In a large pot, bring three inches of water to a very gentle boil.

Lower each little bowl about 1/2 inch into the water and turn to let the egg slip out. Repeat for each egg.

Cover the pot and cook (do not bother the eggs, no poking!) for 3 minutes. Remove from water with a slotted or pierced spoon.


Serve immediately.

(Note, 3 minutes is right for runny egg yolks, but they may not have reached a temperature high enough to kill salmonella or other bacteria.)


  1. wow, those eggs look professional! I will have to try this...

    1. I've also heard that fresher eggs poach better. Try eggs from your farmer's market, Lucy.


  2. (Echoing Lucy) Your eggs look absolutely perfect, Krista! I'm also a fan of Greek yogurt, and I love this lighter take on Hollandaise sauce. I'll bet this will be delicious on steamed broccoli or lightly sautéed asparagus spears. Thanks for sharing, and have a great week.
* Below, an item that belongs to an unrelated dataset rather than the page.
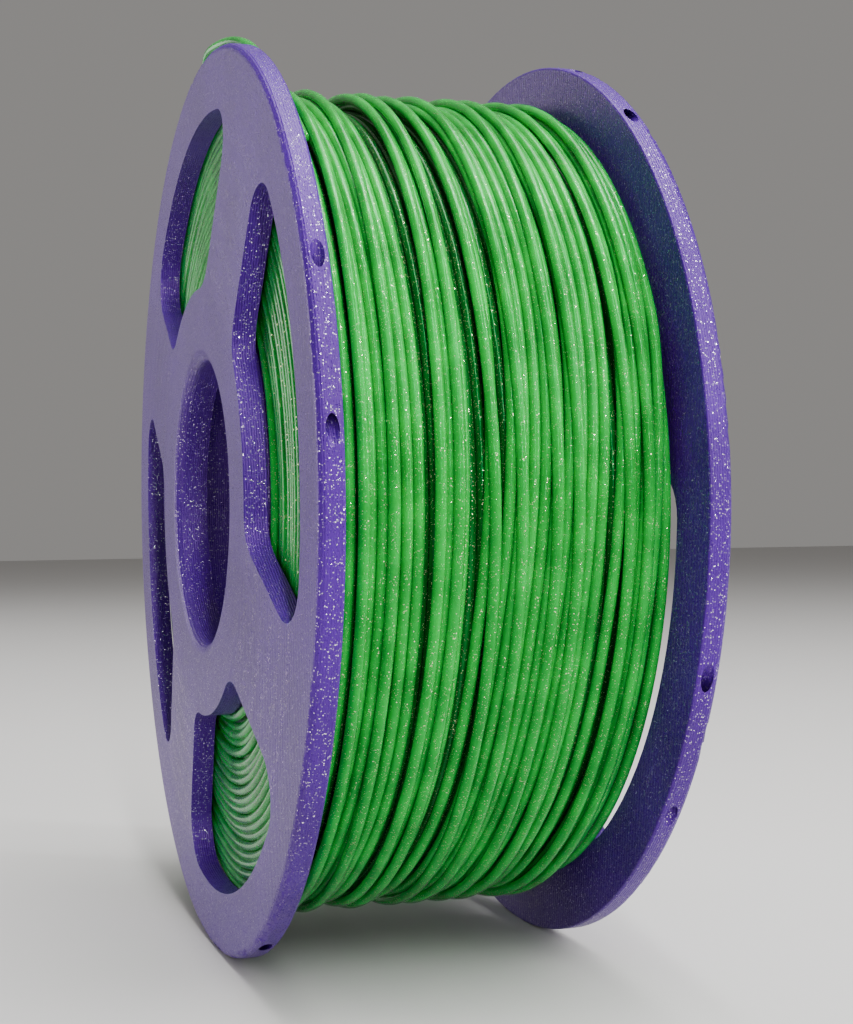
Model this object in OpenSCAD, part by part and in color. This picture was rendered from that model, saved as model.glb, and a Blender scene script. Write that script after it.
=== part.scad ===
// Printed filament spool: two identical windowed flanges on a hollow hub core,
// a coil of filament wound between them, and the coil's loose end tucked into
// a rim hole. Millimetres, +Z up, spool axis along X, origin at the centre of
// the bore halfway between the flanges.

/* [Flanges] */
// Outside diameter of both flanges
flange_d = 155; // [145:1:165]
// Overall width across both flanges
spool_w = 64; // [60:1:72]
// Thickness of one flange
flange_t = 3.8; // [3.6:0.1:4.4]
// How far a flange's hub stands out from its rim
dish = 1.5; // [1:0.1:2]
// Rounding of the outer edge of the rim
edge_r = 1.2; // [0.8:0.1:1.4]
// Small rounding of the rim's inner edge
inner_edge_r = 0.5; // [0.3:0.1:0.6]

/* [Bore] */
// Bore that runs on a holder's spindle
bore_d = 49; // [40:0.5:52]
// Rounding of the bore's outer lip
lip_r = 2; // [1:0.1:2.5]
// Depth of the bore's wall
bore_l = 6; // [5.5:0.5:8]

/* [Windows] */
// Number of windows in a flange
window_count = 4; // [3:1:5]
// Radius of the hub side of a window
window_ri = 37; // [37:0.5:42]
// Radius of the rim side of a window
window_ro = 67; // [62:0.5:68]
// Width of the spoke left between two windows
spoke_w = 24.5; // [18:0.5:30]
// Corner radius of a window
window_corner = 7; // [4:0.5:8]
// Turn of the left flange's first window above the front
left_turn = 15.5; // [0:0.5:90]
// Turn of the right flange's first window above the front
right_turn = -30; // [-90:1:90]

/* [Rim holes] */
// Diameter of a hole that grips the filament's end
hole_d = 2; // [1.9:0.1:2.2]
// Angle of each hole of a pair from its window's middle
hole_offset = 9.5; // [8:0.5:11]
// Lean of a hole from the rim's normal, toward the window's middle
hole_lean = 64; // [60:1:66]
// Height of the holes above the flange's inner face
hole_z = 1.7; // [1.6:0.1:1.8]

/* [Hub] */
// Outside diameter of the core tube
core_d = 72; // [70:1:73]
// Wall of the core tube
core_wall = 2.8; // [2:0.1:4]
// Length of the spigot that plugs into the core
spigot_l = 12; // [8:1:16]
// Wall of the spigot
spigot_wall = 2.6; // [2:0.1:3]
// Gap between printed parts that plug together
plug_gap = 0.3; // [0.2:0.05:0.4]

/* [Filament] */
// Diameter of the filament
filament_d = 1.75; // [1.75:0.05:1.75]
// Outside diameter of the wound coil
coil_d = 142; // [120:1:144]
// Gap between the coil and the left flange
coil_gap_left = 0.2; // [0.2:0.1:1]
// Gap between the coil and the right flange
coil_gap_right = 1.2; // [0.5:0.1:2]

/* [Hidden] */
flange_r = flange_d / 2;
bore_r = bore_d / 2;
inner_w = spool_w - 2 * (flange_t + dish);
core_r = core_d / 2;
core_ri = core_r - core_wall;
spigot_r = core_ri - plug_gap;
spigot_ri = spigot_r - spigot_wall;
hub_top = flange_t + dish;
window_pitch = 360 / window_count;
through = 1;          // how far a cut runs past the solid it cuts
round_fn = 96;        // facets of a full circle, where they are kept
arc_steps = 8;        // points along a window's corner
// the two holes of a pair meet in front of their window
hole_l = flange_r * sin(hole_offset) / sin(hole_lean - hole_offset)
    + hole_d / 2;
tail_sides = 8;
tail_rings = 72;
$fn = round_fn;

// Loose end of the filament. It lifts off the coil near the top, bows over the
// left flange's rim and ends in the rim hole there. Each row is
// [x, angle up from the front, height above the rim].
tail_x = -24.6;
tail_lift = 48;
tail_bow = [
    [-25.2, 57, -4.9], [-25.6, 65, -3.6], [-25.7, 72, -1.8],
    [-25.8, 79, 0.2], [-26.9, 86, 1.9]
];
tail_window = 1;      // the window whose first hole takes the end
tail_in = 7;          // how far the end reaches into that hole
tail_out = 5;         // straight run before the hole

// Points of an arc about a centre, both ends included
function arc(c, r, a0, a1, n) =
    [for (i = [0:n]) let (a = a0 + (a1 - a0) * i / n)
        c + r * [cos(a), sin(a)]];

// Direction of an angle in the face's plane
function dir(a) = [cos(a), sin(a)];

// Half of the angle that a corner's centre at radius r leaves to the window
function corner_angle(r) =
    window_pitch / 2 - asin((spoke_w / 2 + window_corner) / r);

// One window with its middle along +X: two arcs about the bore and ends
// parallel to the spokes, with rounded corners
function window_outline() =
    let (ao = corner_angle(window_ro - window_corner),
         ai = corner_angle(window_ri + window_corner),
         side = window_pitch / 2 + 90,
         co = (window_ro - window_corner) * dir(ao),
         ci = (window_ri + window_corner) * dir(ai),
         half = concat(
             arc(co, window_corner, ao, side, arc_steps),
             arc(ci, window_corner, side, 180 + ai, arc_steps)),
         other = [for (i = [len(half) - 1:-1:0]) [half[i][0], -half[i][1]]],
         rim = arc([0, 0], window_ro, -ao, ao, 2 * arc_steps),
         hub = arc([0, 0], window_ri, ai, -ai, 2 * arc_steps))
    concat([for (i = [1:len(rim) - 2]) rim[i]], half,
           [for (i = [1:len(hub) - 2]) hub[i]], other);

// Cross-section of the plate: radius across, height from the rim's inner face
// up. Between the windows' hub side and rim side both faces slope.
module plate_profile() {
    difference() {
        union() {
            polygon([[bore_r, dish], [window_ri, dish], [window_ro, 0],
                     [flange_r - edge_r, 0], [flange_r - edge_r, flange_t],
                     [window_ro, flange_t], [window_ri, hub_top],
                     [bore_r, hub_top]]);
            translate([window_ro, inner_edge_r])
                square([flange_r - window_ro,
                        flange_t - edge_r - inner_edge_r]);
            translate([window_ro, 0])
                square([flange_r - window_ro - inner_edge_r,
                        flange_t - edge_r]);
            translate([flange_r - edge_r, flange_t - edge_r])
                circle(r = edge_r);
            translate([flange_r - inner_edge_r, inner_edge_r])
                circle(r = inner_edge_r);
        }
        // the lip opens out in a quarter round
        difference() {
            translate([bore_r - through, hub_top - lip_r])
                square([lip_r + through, lip_r + through]);
            translate([bore_r + lip_r, hub_top - lip_r])
                circle(r = lip_r);
        }
    }
}

// The bore's wall and the spigot round it, with a bevelled lead-in
module spigot_profile() {
    lead = spigot_wall / 3;
    tip = dish - spigot_l;
    inside = dish + through;
    polygon([[bore_r, inside], [bore_r, hub_top - bore_l],
             [spigot_ri, hub_top - bore_l], [spigot_ri, tip],
             [spigot_r - lead, tip], [spigot_r, tip + lead],
             [spigot_r, inside]]);
}

module rim_hole(side) {
    mouth = hole_offset * side;
    rotate([0, 0, mouth])
        translate([flange_r, 0, hole_z])
            rotate([0, 0, side * hole_lean])
                rotate([0, -90, 0])
                    translate([0, 0, -2 * hole_d])
                        cylinder(h = hole_l + 2 * hole_d, d = hole_d);
}

// One flange with its outer face up and its windows counted from -Y
module flange() {
    difference() {
        rotate_extrude() {
            plate_profile();
            spigot_profile();
        }
        for (k = [0:window_count - 1])
            rotate([0, 0, k * window_pitch - 90]) {
                translate([0, 0, -through])
                    linear_extrude(height = hub_top + 2 * through)
                        polygon(window_outline());
                for (side = [-1, 1]) rim_hole(side);
            }
    }
}

module left_flange() {
    color([0.36, 0.20, 0.72])
        translate([-inner_w / 2, 0, 0])
            rotate([0, -90, 0])
                rotate([0, 0, left_turn])
                    flange();
}

module right_flange() {
    color([0.36, 0.20, 0.72])
        translate([inner_w / 2, 0, 0])
            rotate([0, 90, 0])
                rotate([0, 0, -right_turn])
                    flange();
}

// Straight tube between the flanges' hubs
module hub_core() {
    core_l = inner_w + 2 * dish - 2 * plug_gap;
    color([0.30, 0.16, 0.62])
        rotate([0, 90, 0])
            difference() {
                cylinder(h = core_l, r = core_r, center = true);
                cylinder(h = core_l + 2 * through, r = core_ri,
                         center = true);
            }
}

// The wound filament as one ring, with ends that follow the dished flanges
module filament_coil() {
    left = -inner_w / 2 + coil_gap_left;
    right = inner_w / 2 - coil_gap_right;
    coil_ri = core_r + 0.05;
    color([0.10, 0.75, 0.35])
        rotate([0, 90, 0])
            rotate_extrude()
                polygon([[coil_ri, left - dish], [window_ri, left - dish],
                         [window_ro, left], [coil_d / 2, left],
                         [coil_d / 2, right], [window_ro, right],
                         [window_ri, right + dish],
                         [coil_ri, right + dish]]);
}

// Smooth curve through the route's points
function spline(p0, p1, p2, p3, t) =
    0.5 * (2 * p1 + (p2 - p0) * t
        + (2 * p0 - 5 * p1 + 4 * p2 - p3) * t * t
        + (3 * p1 - p0 - 3 * p2 + p3) * t * t * t);
// Point at radius r, at angle a up from the front
function around(x, a, r) = [x, -r * cos(a), r * sin(a)];
tail_a = left_turn + tail_window * window_pitch - hole_offset;
tail_mouth = around(-inner_w / 2 - hole_z, tail_a, flange_r);
tail_dir = around(0, tail_a - hole_lean, -1);
tail_route = concat(
    [around(tail_x, tail_lift, (coil_d + filament_d) / 2 + 0.05)],
    [for (b = tail_bow) around(b[0], b[1], flange_r + b[2])],
    [tail_mouth - tail_out * tail_dir, tail_mouth,
     tail_mouth + tail_in * tail_dir]);
function route_at(u) =
    let (n = len(tail_route), i = min(floor(u), n - 2), t = u - i,
         a = tail_route[i], b = tail_route[i + 1],
         before = i == 0 ? 2 * a - b : tail_route[i - 1],
         after = i == n - 2 ? 2 * b - a : tail_route[i + 2])
    spline(before, a, b, after, t);
function unit(v) = v / norm(v);

module filament_tail() {
    span = len(tail_route) - 1;
    pts = [for (k = [0:tail_rings]) route_at(span * k / tail_rings)];
    ring = [for (k = [0:tail_rings])
        let (a = pts[max(k - 1, 0)], b = pts[min(k + 1, tail_rings)],
             along = unit(b - a),
             side = unit(cross(along, [1, 0, 0])),
             up = cross(side, along))
        for (s = [0:tail_sides - 1])
            pts[k] + filament_d / 2
                * (cos(360 * s / tail_sides) * side
                    + sin(360 * s / tail_sides) * up)];
    faces = concat(
        [[for (s = [0:tail_sides - 1]) s]],
        [for (k = [0:tail_rings - 1], s = [0:tail_sides - 1])
            let (n = (s + 1) % tail_sides, o = k * tail_sides)
            [o + s, o + tail_sides + s, o + tail_sides + n, o + n]],
        [[for (s = [tail_sides - 1:-1:0]) tail_rings * tail_sides + s]]);
    color([0.10, 0.75, 0.35])
        polyhedron(points = ring, faces = faces, convexity = 4);
}

left_flange();
right_flange();
hub_core();
filament_coil();
filament_tail();
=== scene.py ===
"""A printed filament spool: two purple windowed flanges on a hub tube, wound
with green filament. Metres, spool axis along X, +Z up, -Y toward the viewer."""

import math

import bmesh
import bpy
import numpy as np
from mathutils import Matrix, Vector


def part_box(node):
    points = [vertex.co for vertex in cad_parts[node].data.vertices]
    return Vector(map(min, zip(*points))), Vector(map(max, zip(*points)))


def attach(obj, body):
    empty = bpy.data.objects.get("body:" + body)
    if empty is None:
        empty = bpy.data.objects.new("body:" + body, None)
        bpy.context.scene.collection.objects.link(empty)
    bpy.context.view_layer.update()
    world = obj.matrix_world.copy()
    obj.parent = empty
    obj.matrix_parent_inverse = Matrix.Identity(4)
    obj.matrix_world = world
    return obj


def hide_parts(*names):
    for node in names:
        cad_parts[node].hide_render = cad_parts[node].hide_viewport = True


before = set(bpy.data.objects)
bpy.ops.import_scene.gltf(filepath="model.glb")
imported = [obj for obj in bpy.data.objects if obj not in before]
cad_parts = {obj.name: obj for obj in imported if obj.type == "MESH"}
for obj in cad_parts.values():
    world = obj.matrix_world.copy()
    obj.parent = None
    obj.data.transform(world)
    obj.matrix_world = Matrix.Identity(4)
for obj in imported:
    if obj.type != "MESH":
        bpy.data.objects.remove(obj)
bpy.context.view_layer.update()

# ---------------------------------------------------------------- camera
# Level with the spool's axis, turned a little toward the left flange, so that
# the flange's outer face is seen at a grazing angle.
FLANGE_LOW, FLANGE_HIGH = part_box("left_flange")
FLANGE_R = FLANGE_HIGH.z
OUTER_X = FLANGE_LOW.x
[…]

    1. I think you're right, Cleo. In fact, one of the side benefits that I realized today is that the leftover sauce doesn't get hard. In fact, it's a beautiful spreading consistency, sort of like a mustard-spiced mayonnaise. Delicious on a sandwich.
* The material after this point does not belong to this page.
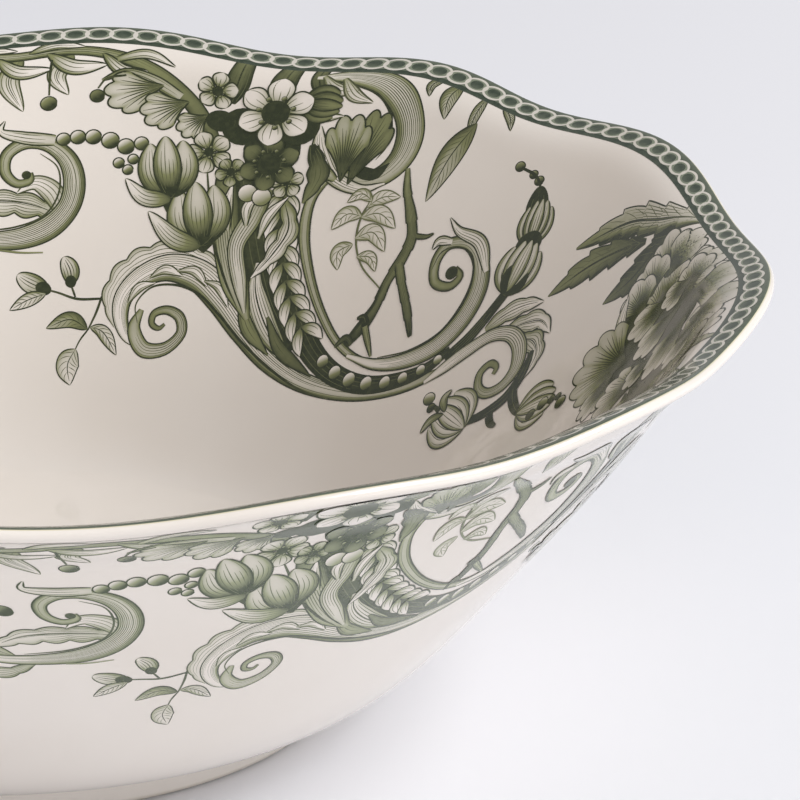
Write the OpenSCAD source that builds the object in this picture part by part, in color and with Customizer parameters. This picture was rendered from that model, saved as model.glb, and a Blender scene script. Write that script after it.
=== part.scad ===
// Porcelain serving bowl. A flared wall ends in a softly lobed rim and stands on a
// round foot ring. Thin fired-on transfers lie on the rim and on both faces of the wall.
// Millimetres, +Z up, origin at the middle of the plane that the foot rests on.

/* [Bowl] */
// Mean radius of the rim
rim_r = 120; // [108:1:132]
// Height of the rim above the table
bowl_h = 72; // [65:1:79]
// Thickness of the lip
lip_t = 2; // [1.6:0.1:3]
// Thickness of the floor
floor_t = 5; // [4:0.1:6]
// Extra thickness under the flare, which leaves the outside less hollow than the inside
flare_fill = 1.2; // [0:0.1:1.6]

/* [Lobes] */
// Number of lobes round the rim
lobes = 12; // [9:3:15]
// How far a crest stands out from the mean radius
lobe_depth = 1.15; // [0.4:0.05:2]
// How far a crest rises above the mean height
lobe_rise = 1.05; // [0.4:0.05:2]
// Distance down the wall over which the lobes fade out
lobe_fade = 45; // [30:1:60]

/* [Foot ring] */
// Outer radius of the foot ring where it meets the bowl
foot_r = 56; // [52:0.5:56]
// Width of the foot ring where it meets the bowl
foot_w = 5.5; // [4.5:0.5:7]
// Rounding of the edges that meet the table
foot_round = 1; // [0.5:0.1:1.2]

/* [Transfers] */
// Thickness of a fired transfer
print_t = 0.2; // [0.1:0.05:0.3]

/* [Hidden] */
porcelain = "ivory";
bisque = "linen";
ink = "darkolivegreen";
columns = lobes * 8;
// Number of times the scroll design repeats round the wall
repeats = 3;

// The middle line of the wall's section at the nominal size, as three joined curves
flare_curve = [[118.9, 71], [112.3, 68.75], [112, 66.9], [109.5, 63.2]];
wall_curve = [[109.5, 63.2], [104.5, 55.8], [95.5, 43.8], [87, 33.6]];
bend_curve = [[87, 33.6], [73.6, 17.5], [67, 8.5], [57, 8.5]];
flare_steps = 6;
wall_steps = 6;
bend_steps = 7;

// A point on a cubic curve, scaled to the size of this bowl
function curve_point(c, t) =
    let (p = pow(1 - t, 3) * c[0] + 3 * t * pow(1 - t, 2) * c[1]
        + 3 * t * t * (1 - t) * c[2] + t * t * t * c[3])
    [p[0] * rim_r / 120, p[1] * bowl_h / 72];

section = [
    for (i = [0:flare_steps - 1]) curve_point(flare_curve, i / flare_steps),
    for (i = [0:wall_steps - 1]) curve_point(wall_curve, i / wall_steps),
    for (i = [0:bend_steps]) curve_point(bend_curve, i / bend_steps)];
rows = len(section);
last = rows - 1;

// How far down the wall each row of the section lies from the rim
function run_to(i) = i == 0 ? 0 : run_to(i - 1) + norm(section[i] - section[i - 1]);
run = [for (i = [0:last]) run_to(i)];

// The section's direction and its outward normal at a row; the floor end lies level
function heading(i) =
    i == last ? [-1, 0] :
    let (d = section[i + 1] - section[max(i - 1, 0)]) d / norm(d);
function outward(i) = [-heading(i)[1], heading(i)[0]];

// The wall thickens from the lip to the floor
function wall_t(i) = lip_t + (floor_t - lip_t) * pow(run[i] / run[last], 0.7);

// The fill under the flare, at its thickest half-way between the lip and the wall
function fill_t(i) = flare_fill * pow(sin(180 * min(run[i] / 14, 1)), 2);

// The rim's wave: regular lobes with a slow four-fold sway, as hand-fettled ware has
function wave(a) = cos(lobes * a + 25 * sin(4 * (a - 58))) + 0.4 * cos(4 * (a - 51));
function fade(i) = pow(max(0, 1 - run[i] / lobe_fade), 1.5);

// Turns a section point into a point of the bowl at one column
function turned(p, f, j) =
    let (a = 360 * j / columns, w = f * wave(a))
    [(p[0] + lobe_depth * w) * cos(a), (p[0] + lobe_depth * w) * sin(a), p[1] + lobe_rise * w];

// A point on a face of the wall; side is 1 outside and -1 inside, and lift stands off it
function face_point(side, i, j, lift) =
    let (depth = wall_t(i) / 2 + (side > 0 ? fill_t(i) : 0) + lift)
    turned(section[i] + side * depth * outward(i), fade(i), j);

// A point on the rounded lip, swung from the outer face over the edge to the inner one
function lip_point(swing, j) =
    turned(section[0] + lip_t / 2 * (cos(swing) * outward(0) - sin(swing) * heading(0)), 1, j);

// Two triangles for each cell between neighbouring rings of points
function band(rings, n, closed) = [
    for (k = [0:rings - 2]) for (j = [0:(closed ? n - 1 : n - 2)])
        let (a = k * n + j, b = k * n + (j + 1) % n, c = a + n, d = b + n)
        each [[a, b, c], [b, d, c]]];
function flipped(faces, base) = [for (f = faces) [f[2] + base, f[1] + base, f[0] + base]];

module bowl_body() {
    swings = [45, 90, 135];
    rings = 2 * rows + len(swings);
    points = [
        for (i = [last:-1:0]) for (j = [0:columns - 1]) face_point(1, i, j, 0),
        for (s = swings) for (j = [0:columns - 1]) lip_point(s, j),
        for (i = [0:last]) for (j = [0:columns - 1]) face_point(-1, i, j, 0)];
    top = (rings - 1) * columns;
    underside = [for (j = [0:columns - 1]) j];
    well = [for (j = [columns - 1:-1:0]) top + j];
    color(porcelain)
        polyhedron(points, concat(flipped(band(rings, columns, true), 0), [underside, well]));
}

module foot_ring() {
    top_z = section[last][1] - floor_t / 2;
    lean = 0.6;
    outer = foot_r - lean;
    inner = foot_r - foot_w + lean;
    color(bisque)
        rotate_extrude($fn = 180)
            polygon([
                [foot_r - foot_w, top_z],
                [foot_r, top_z],
                for (a = [0:15:90])
                    [outer - foot_round + foot_round * cos(a), foot_round - foot_round * sin(a)],
                for (a = [90:15:180])
                    [inner + foot_round + foot_round * cos(a), foot_round - foot_round * sin(a)]]);
}

// A thin sheet laid on one face of the wall between two rows and two columns
module sheet(side, row_a, row_b, col_a, col_b) {
    closed = col_b - col_a == columns;
    n = closed ? columns : col_b - col_a + 1;
    rings = row_b - row_a + 1;
    base = rings * n;
    points = [
        for (lift = [0, print_t]) for (i = [row_a:row_b]) for (j = [col_a:col_a + n - 1])
            face_point(side, i, j, lift)];
    under = band(rings, n, closed);
    over = flipped(under, base);
    edge_a = [for (j = [0:(closed ? n - 1 : n - 2)]) let (b = (j + 1) % n)
        each [[b, j, base + j], [b, base + j, base + b]]];
    edge_b = [for (j = [0:(closed ? n - 1 : n - 2)]) let (b = (j + 1) % n, r = (rings - 1) * n)
        each [[r + j, r + b, base + r + b], [r + j, base + r + b, base + r + j]]];
    side_a = closed ? [] : [for (k = [0:rings - 2]) let (a = k * n, b = a + n)
        each [[a, b, base + b], [a, base + b, base + a]]];
    side_b = closed ? [] : [for (k = [0:rings - 2]) let (a = k * n + n - 1, b = a + n)
        each [[b, a, base + a], [b, base + a, base + b]]];
    faces = concat(under, over, edge_a, edge_b, side_a, side_b);
    polyhedron(points, side > 0 ? faces : flipped(faces, 0));
}

module rim_border() {
    color(ink) sheet(-1, 0, 3, 0, columns);
}

// One repeat of the scroll design: a third of the wall, less a gap of one column
module scroll(side, index) {
    step = columns / repeats;
    color(ink) sheet(side, 4, 14, index * step, (index + 1) * step - 1);
}

bowl_body();
foot_ring();
rim_border();
scroll(-1, 0);  // inner_scroll_1
scroll(-1, 1);  // inner_scroll_2
scroll(-1, 2);  // inner_scroll_3
scroll(1, 0);  // outer_scroll_1
scroll(1, 1);  // outer_scroll_2
scroll(1, 2);  // outer_scroll_3
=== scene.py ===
import math

import bpy
import numpy as np
from mathutils import Matrix, Vector


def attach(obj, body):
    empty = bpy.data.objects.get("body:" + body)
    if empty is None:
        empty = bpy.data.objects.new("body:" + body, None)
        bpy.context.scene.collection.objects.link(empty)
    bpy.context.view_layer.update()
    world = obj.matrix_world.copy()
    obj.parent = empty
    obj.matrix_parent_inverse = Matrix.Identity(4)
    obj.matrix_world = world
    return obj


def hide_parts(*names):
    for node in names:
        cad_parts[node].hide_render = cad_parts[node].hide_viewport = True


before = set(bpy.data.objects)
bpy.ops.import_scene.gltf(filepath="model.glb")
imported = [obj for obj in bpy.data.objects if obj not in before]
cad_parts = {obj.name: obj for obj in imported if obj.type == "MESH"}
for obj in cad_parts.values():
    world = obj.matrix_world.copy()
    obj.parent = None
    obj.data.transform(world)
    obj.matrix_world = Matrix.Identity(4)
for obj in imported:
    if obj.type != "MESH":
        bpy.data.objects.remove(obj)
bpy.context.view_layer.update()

# The camera stands in front of the bowl and a little above its rim, with a long lens.
# It looks past the middle of the bowl to the right, so the left side is outside the view.
looks_along, looks_down = math.radians(99.5), math.radians(18.3)
stand_off, lens_length, sees_to = 0.757, 220, 20
aim_right, aim_height, tilt = 0.0638, 0.0452, math.radians(1.26)
rim_middle = Vector((0, 0, 0.072))

ahead = Vector((math.cos(looks_along), math.sin(looks_along), 0))
right = Vector((math.sin(looks_along), -math.cos(looks_along), 0))
camera = bpy.data.objects.new("camera", bpy.data.cameras.new("camera"))
camera.data.lens = lens_length
camera.data.clip_end = sees_to
camera.location = (rim_middle - ahead * stand_off * math.cos(looks_down)
                   + Vector((0, 0, stand_off * math.sin(looks_down))))
aim = right * aim_right + Vector((0, 0, aim_height))
facing = (aim - camera.location).to_track_quat("-Z", "Y").to_matrix()
camera.rotation_euler = (facing @ Matrix.Rotation(tilt, 3, "Z")).to_euler()
bpy.context.collection.objects.link(camera)
bpy.context.scene.camera = camera
bpy.context.scene.view_settings.view_transform = "Standard"

# The bowl stands on a matt pale sheet that fills the view, in soft daylight: a wide window to
# the right and above, a low one in front, a faint warm wall at the left, and a pale room.
sheet_reach = 3
sheet_corners = [(x * sheet_reach, y * sheet_reach, 0)
                 for x, y in ((-1, -1), (1, -1), (1, 1), (-1, 1))]
floor = bpy.data.objects.new("floor", bpy.data.meshes.new("floor"))
floor.data.from_pydata(sheet_corners, [], [(0, 1, 2, 3)])
bpy.context.collection.objects.link(floor)
paper = bpy.data.materials.new("pale_paper")
paper.use_nodes = True
paper_shader = paper.node_tree.nodes["Principled BSDF"]
paper_shader.inputs["Base Color"].default_value = (0.79, 0.793, 0.825, 1)
paper_shader.inputs["Roughness"].default_value = 0.7
floor.data.materials.append(paper)

room = bpy.data.worlds.new("pale_room")
room.use_nodes = True
room_light = room.node_tree.nodes["Background"]
room_light.inputs["Color"].default_value = (0.97, 0.96, 0.97, 1)
room_light.inputs["Strength"].default_value = 0.46
bpy.context.scene.world = room
bowl_middle = Vector((0, 0, 0.04))


def window(name, place, size, power, colour):
    """A soft area light that faces the bowl's middle."""
    lamp = bpy.data.lights.new(name, "AREA")
    lamp.shape = "RECTANGLE"
    lamp.size, lamp.size_y = size
    lamp.energy = power
    lamp.color = colour
    holder = bpy.data.objects.new(name, lamp)
    holder.location = place
    holder.rotation_euler = (bowl_middle - place).to_track_quat("-Z", "Y").to_euler()
    bpy.context.collection.objects.link(holder)
    return holder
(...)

  3. Wow, Krista. I love Hollandaise sauce and had no idea it was hard to make. What fun to have a "lite" version. And yes, your eggs looks positively professional.

    Can't wait for your new DIVA FROSTS A CUPCAKE. Just a couple of weeks. Yum!

    Daryl / Avery

    1. Daryl, maybe it's just hard for *me* to make! If you get it the slightest bit too warm or add the butter too fast it curdles into horrible globs. I usually make it with a house full of friends milling around, so maybe I just don't pay enough attention, but I find it tricky.


  4. Great to have an alternative.
    I had some lovely eggs "Benedict" at a place in Maine. Instead of bacon, they used homemade corn beef (shreds of meat not diced). Nice.

    1. That's an interesting change. I can imagine that it was great!


  5. I'm a sucker for eggs Benedict, and I can't wait to try this - and no, Krista, you're not the only one who finds hollandaise tricky. In fact, so far, I've found it impossible. I am a very good cook, and nothing has ever been beyond my abilities - but for some reason, I have never yet successfully made hollandaise. I suspect I've made a different mistake every time. I will eventually master it, but I'm certainly going to try this version!